A lawyer’s take on a potential lawsuit
Brisha said he has no intention of challenging the recent DSU election results, but he told the Gazette he plans to sue the DSU, likely on the grounds of wrongful dismissal.
“It’s more about the message I’m sending across. I’m not in a hurry to sue,” said Brisha.
Verth said that any lawsuit against the student union would lead to wasting student fees on legal defence — diverting money away from helping students.
“We have finite resources, how much time we can spend dealing with particularly litigious individuals definitely needs to be cut to a minimum,” said Verth in an interview.
The Gazette spoke to lawyer Liam McHugh-Russell, an assistant professor in the Schulich School of Law who specializes in-part in labour and employment law, to see if Brisha has a case given information provided publicly by the DSU and by Brisha.
McHugh-Russell said a case like this hinges heavily on the DSU’s employment terms with their executive. He said typically, a wrongful dismissal case relates to things like notice periods before dismissal, “if you’re not given a notice or you’re not paid between the notice period and termination, then you can bring a claim for wrongful dismissal to the labour relations board of Nova Scotia.”

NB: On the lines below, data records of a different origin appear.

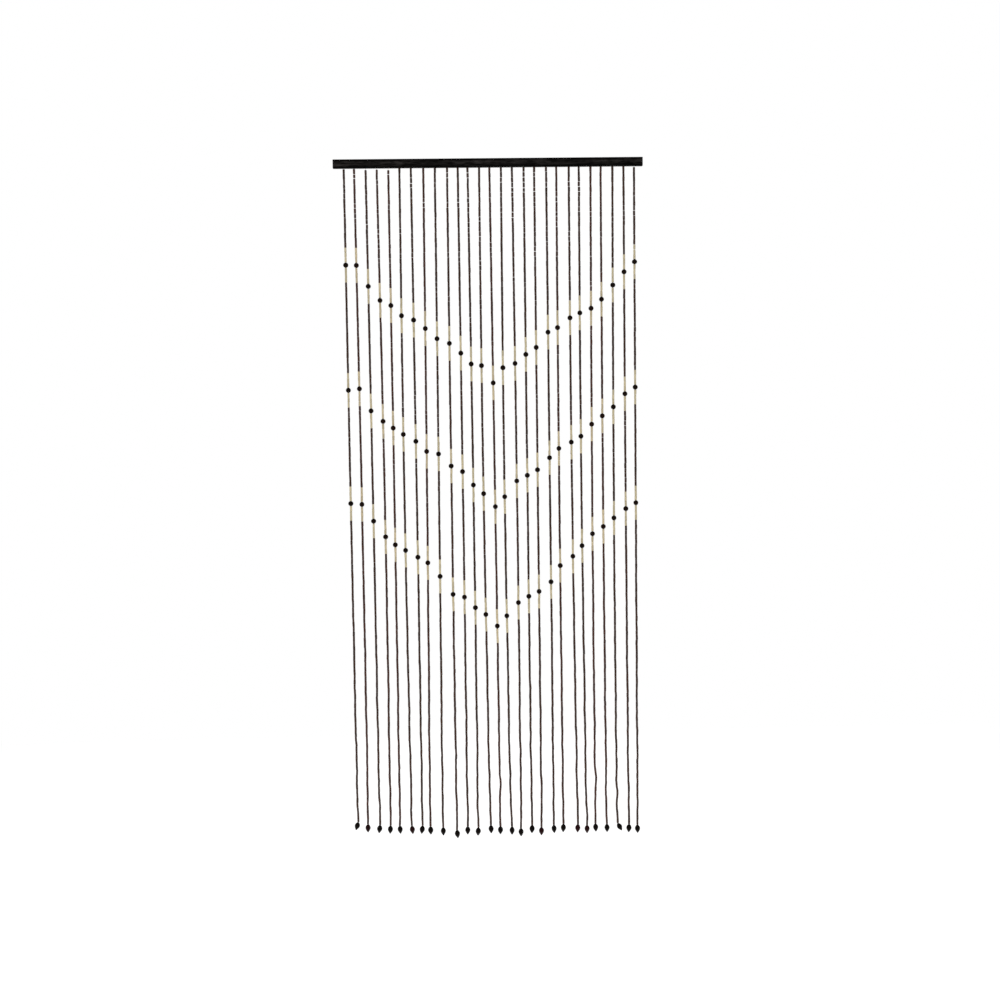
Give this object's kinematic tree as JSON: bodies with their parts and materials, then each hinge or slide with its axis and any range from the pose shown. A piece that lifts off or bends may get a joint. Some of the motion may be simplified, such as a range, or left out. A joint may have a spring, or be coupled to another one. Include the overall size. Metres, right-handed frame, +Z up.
{
  "type": "bead curtain with rail",
  "caption": "Hanging bead curtain for a doorway: strings of dark tube beads with pale bands and round beads in V rows, on a flat black wooden rail.",
  "frame": {"origin": "middle of the rail's top face", "axes": "+X along the rail to the right, +Y to the back, +Z up"},
  "size_m": [0.9, 0.0177, 2.0064],
  "materials": {
    "rail_wood": "black paint, satin",
    "strand_beads": "dark brown stain, satin, with pale natural bands",
    "drop_beads": "dark brown stain, satin"
  },
  "bodies": {
    "root": {"rail": "rail_wood", "strands": "strand_beads", "drop_01": "drop_beads", "drop_02": "drop_beads", "drop_03": "drop_beads", "drop_04": "drop_beads", "drop_05": "drop_beads", "drop_06": "drop_beads", "drop_07": "drop_beads", "drop_08": "drop_beads", "drop_09": "drop_beads", "drop_10": "drop_beads", "drop_11": "drop_beads", "drop_12": "drop_beads", "drop_13": "drop_beads", "drop_14": "drop_beads", "drop_15": "drop_beads", "drop_16": "drop_beads", "drop_17": "drop_beads", "drop_18": "drop_beads", "drop_19": "drop_beads", "drop_20": "drop_beads", "drop_21": "drop_beads", "drop_22": "drop_beads", "drop_23": "drop_beads", "drop_24": "drop_beads", "drop_25": "drop_beads", "drop_26": "drop_beads", "drop_27": "drop_beads"}
  },
  "joints": []
}
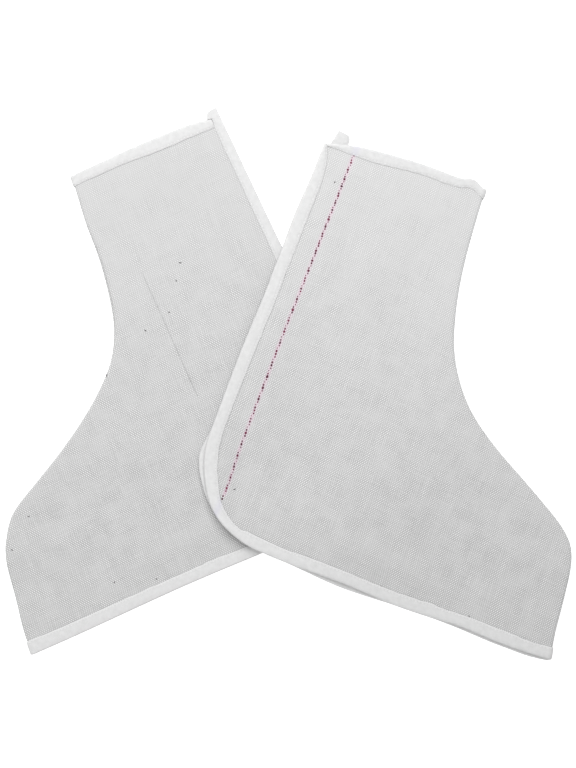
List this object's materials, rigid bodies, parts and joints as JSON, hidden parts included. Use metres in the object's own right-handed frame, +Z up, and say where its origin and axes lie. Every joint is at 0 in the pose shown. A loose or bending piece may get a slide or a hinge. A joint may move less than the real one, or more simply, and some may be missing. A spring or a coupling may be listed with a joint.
{
  "type": "pair of welding shoe covers",
  "caption": "Pair of white canvas welding shoe covers with folded tape binding, open at the back, lying flat with one partly on the other.",
  "frame": {"origin": "bottom centre of the bounding box, on the surface that both covers lie on", "axes": "+Z up from the surface, +X along the longest side from the left cover's toe to the right cover's toe, +Y from the hems to the top edges"},
  "size_m": [0.4816, 0.4694, 0.0159],
  "materials": {
    "heavy_canvas": "off-white heavy plain-weave canvas, matte, with a woven red and dark dotted selvage thread on the right cover",
    "binding_tape": "white fine-woven binding tape, matte, stitched near its inner edge"
  },
  "bodies": {
    "root": {"left_cover_under_side": "heavy_canvas", "left_cover_upper_side": "heavy_canvas", "left_cover_edge_binding": "binding_tape", "left_cover_top_binding": "binding_tape", "right_cover_under_side": "heavy_canvas", "right_cover_upper_side": "heavy_canvas", "right_cover_edge_binding": "binding_tape", "right_cover_top_binding": "binding_tape"}
  },
  "joints": []
}
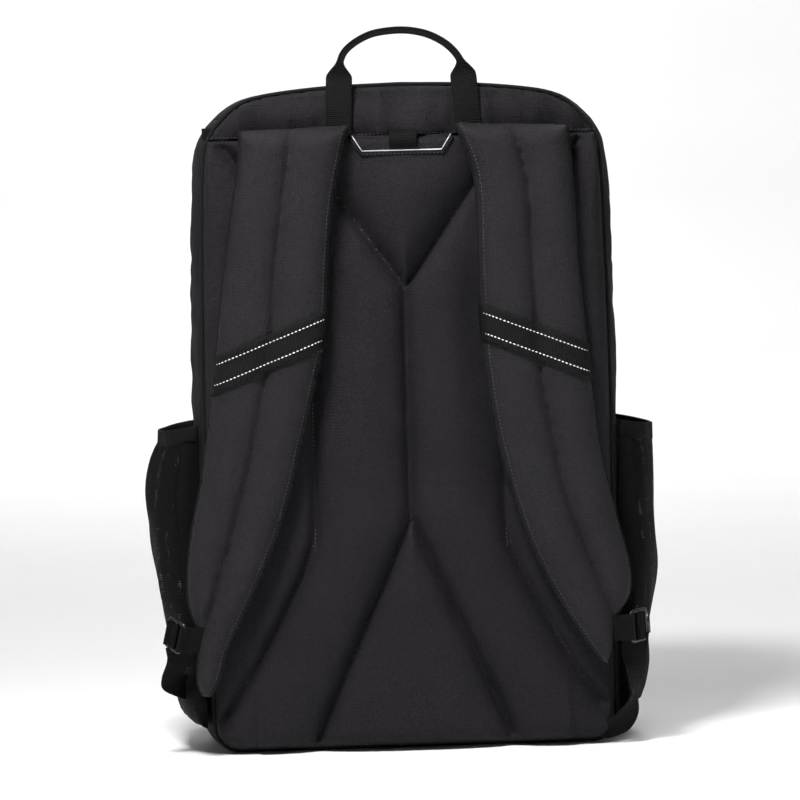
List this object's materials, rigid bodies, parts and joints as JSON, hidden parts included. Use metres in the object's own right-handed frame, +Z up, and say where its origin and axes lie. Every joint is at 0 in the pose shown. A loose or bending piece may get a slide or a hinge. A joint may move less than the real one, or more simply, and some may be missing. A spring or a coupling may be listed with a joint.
{
  "type": "racket backpack",
  "caption": "Black racket backpack with padded harness, net side pockets, a clamshell main compartment, a racket compartment and an accessory pocket.",
  "frame": {"origin": "centre of the flat base", "axes": "+Z up, the harness side faces -Y, +X to the right of someone facing the harness"},
  "size_m": [0.3949, 0.2295, 0.551],
  "materials": {
    "shell_cloth": "woven polyester, slightly warm black",
    "back_cloth": "woven polyester, slightly warm black",
    "strap_cloth": "woven polyester, slightly warm black",
    "lining": "plain woven lining",
    "webbing": "ribbed polyester webbing, black",
    "band_webbing": "ribbed polyester webbing, black",
    "zip_tape": "ribbed polyester webbing, black",
    "piping": "ribbed polyester webbing, black",
    "elastic": "ribbed elastic binding",
    "pocket_net": "open knitted net",
    "spacer_mesh": "air mesh lining",
    "reflective_silver": "reflective silver tape",
    "ladder_lock_plastic": "moulded acetal, semi-gloss",
    "frame_sheet_plastic": "matte sheet",
    "zip_metal": "black coated zinc"
  },
  "bodies": {
    "bag": {"adjuster_webbing_left": "webbing", "adjuster_webbing_right": "webbing", "back_panel": "back_cloth", "bottom_panel": "shell_cloth", "frame_sheet": "frame_sheet_plastic", "handle_leg_left": "webbing", "handle_leg_right": "webbing", "hang_loop": "webbing", "laptop_sleeve": "lining", "main_zip_rear_tape": "zip_tape", "mesh_pocket_left": "pocket_net", "mesh_pocket_right": "pocket_net", "pad_centre_left": "back_cloth", "pad_centre_right": "back_cloth", "pad_lower": "back_cloth", "pad_side_left": "back_cloth", "pad_side_right": "back_cloth", "pad_upper": "back_cloth", "pocket_elastic_left": "elastic", "pocket_elastic_right": "elastic", "rear_gusset_left": "shell_cloth", "rear_gusset_right": "shell_cloth", "rear_gusset_top": "shell_cloth", "rear_piping": "piping", "recess_panel": "back_cloth", "reflective_trim": "reflective_silver", "side_tab": "webbing", "webbing_anchor_left": "webbing", "webbing_anchor_right": "webbing", "yoke_panel": "back_cloth"},
    "handle": {"carry_handle": "webbing"},
    "strap_left": {"shoulder_strap_left": "strap_cloth", "strap_lining_left": "spacer_mesh", "reflective_band_left": "band_webbing", "strap_end_webbing_left": "webbing"},
    "strap_right": {"shoulder_strap_right": "strap_cloth", "strap_lining_right": "spacer_mesh", "reflective_band_right": "band_webbing", "strap_end_webbing_right": "webbing"},
    "lock_left": {"ladder_lock_left": "ladder_lock_plastic"},
    "lock_right": {"ladder_lock_right": "ladder_lock_plastic"},
    "lid": {"lid_gusset_left": "shell_cloth", "lid_gusset_right": "shell_cloth", "lid_gusset_top": "shell_cloth", "main_zip_front_tape": "zip_tape", "divider_panel": "lining", "front_frame": "shell_cloth", "front_piping": "piping", "accessory_pocket": "shell_cloth"},
    "flap": {"racket_flap": "shell_cloth"},
    "main_slider_left": {"main_zip_left_slider": "zip_metal"},
    "main_slider_right": {"main_zip_right_slider": "zip_metal"},
    "racket_slider": {"racket_zip_slider": "zip_metal"},
    "accessory_slider": {"accessory_zip_slider": "zip_metal"},
    "main_pull_left": {"main_zip_left_pull": "zip_metal"},
    "main_pull_right": {"main_zip_right_pull": "zip_metal"},
    "racket_pull": {"racket_zip_pull": "zip_metal"},
    "accessory_pull": {"accessory_zip_pull": "zip_metal"}
  },
  "joints": [
    {"name": "handle_fold", "type": "hinge", "parent": "bag", "child": "handle", "pos_m": [0, -0.109, 0.5125], "axis": [1, 0, 0], "range_deg": [-80, 120], "stiffness_Nm_per_rad": 0.03},
    {"name": "strap_left_lift", "type": "hinge", "parent": "bag", "child": "strap_left", "pos_m": [-0.0815, -0.1175, 0.4715], "axis": [-1, 0, 0], "range_deg": [0, 35], "deforming": ["adjuster_webbing_left"]},
    {"name": "strap_right_lift", "type": "hinge", "parent": "bag", "child": "strap_right", "pos_m": [0.083, -0.1175, 0.4715], "axis": [-1, 0, 0], "range_deg": [0, 35], "deforming": ["adjuster_webbing_right"]},
    {"name": "lock_right_tilt", "type": "hinge", "parent": "strap_right", "child": "lock_right", "pos_m": [0.16522, -0.12428, 0.09038], "axis": [-0.0493, -0.0493, 0.9976], "range_deg": [-40, 15]},
    {"name": "lock_left_tilt", "type": "hinge", "parent": "strap_left", "child": "lock_left", "pos_m": [-0.17662, -0.12441, 0.09096], "axis": [0.2199, -0.262, 0.9397], "range_deg": [-15, 40]},
    {"name": "lid_open", "type": "hinge", "parent": "bag", "child": "lid", "pos_m": [0, 0.0663, 0.0017], "axis": [-1, 0, 0], "range_deg": [0, 70]},
    {"name": "flap_open", "type": "hinge", "parent": "lid", "child": "flap", "pos_m": [0, 0.0683, 0.2308], "axis": [-1, 0, 0], "range_deg": [0, 95]},
    {"name": "main_zip_left_slide", "type": "slide", "parent": "lid", "child": "main_slider_left", "axis": [-0.9979, 0, -0.0655], "range_m": [0, 0.085]},
    {"name": "main_zip_left_pull_swing", "type": "hinge", "parent": "main_slider_left", "child": "main_pull_left", "pos_m": [-0.0117, 0, 0.50735], "axis": [0, 1, 0], "range_deg": [0, 150]},
    {"name": "main_zip_right_slide", "type": "slide", "parent": "lid", "child": "main_slider_right", "axis": [0.9979, 0, -0.0655], "range_m": [0, 0.085]},
    {"name": "main_zip_right_pull_swing", "type": "hinge", "parent": "main_slider_right", "child": "main_pull_right", "pos_m": [0.0117, 0, 0.50735], "axis": [0, -1, 0], "range_deg": [0, 150]},
    {"name": "racket_zip_slide", "type": "slide", "parent": "flap", "child": "racket_slider", "axis": [0, 0, -1], "range_m": [0, 0.12]},
    {"name": "racket_zip_pull_swing", "type": "hinge", "parent": "racket_slider", "child": "racket_pull", "pos_m": [0.1172, 0.0716, 0.3812], "axis": [1, 0, 0], "range_deg": [0, 150]},
    {"name": "accessory_zip_slide", "type": "slide", "parent": "lid", "child": "accessory_slider", "axis": [1, 0, 0], "range_m": [0, 0.15]},
    {"name": "accessory_zip_pull_swing", "type": "hinge", "parent": "accessory_slider", "child": "accessory_pull", "pos_m": [-0.0812, 0.08165, 0.1986], "axis": [0, -1, 0], "range_deg": [0, 150]}
  ]
}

McHugh-Russell said Brisha’s March 14 resignation could affect a wrongful dismissal claim, “for someone that’s been in a position less than a year, they can’t really expect more than a month of notice … in such a circumstance, if an employee resigns during the notice period, then that ends the employer’s responsibility to continue paying them during the notice period and in a typical employee-employer relationship there’s not much there for a lawsuit.”
McHugh-Russell said if there was anything unjust or abusive about the process to remove Brisha, then Brisha could find grounds to sue. But McHugh-Russell said more information would be needed surrounding accusations of an unjust process before he could definitively say if there could be a case.